Le 2 décembre 1959, le barrage cédait, libérant une vague qui tua 423 personnes. Le drame suscita, en France, un élan de solidarité phénoménal.

Il lui aura fallu cinquante longues années avant de pouvoir enfin se raconter. Le 2 décembre 1959, à 21 heures, Simone Mercier a perdu son père, sa mère, un oncle, une tante et deux jeunes cousines. Le barrage de Malpasset, en amont de Fréjus, venait de céder : une gigantesque vague, déferlant à plus de 70 km à l’heure dans l’étroite vallée, emportait 423 vies.

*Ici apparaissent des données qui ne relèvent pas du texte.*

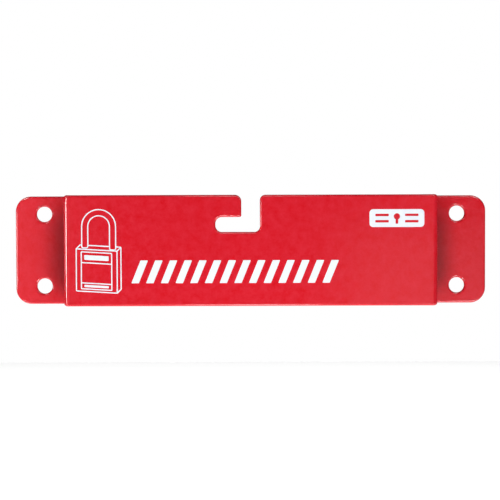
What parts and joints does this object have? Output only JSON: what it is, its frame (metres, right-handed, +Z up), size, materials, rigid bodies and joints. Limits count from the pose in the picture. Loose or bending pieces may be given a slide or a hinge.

« Pendant tout ce temps, la douleur, mais aussi la peur d’être pris en pitié, la pudeur et le manque de mots, ont empêché les rescapés de parler », témoigne enfin cette institutrice à la retraite, alors que Fréjus s’apprête à commémorer le cinquantenaire de la tragédie - l’une des plus grandes catastrophes civiles que la France ait connues.

La semaine prochaine, un mémorial en souvenir des disparus sera inauguré à Fréjus. Sur ces six colonnes dressées vers le ciel, le sculpteur a inscrit la phrase lancée par le général de Gaulle après le drame : « Que Fréjus renaisse ! »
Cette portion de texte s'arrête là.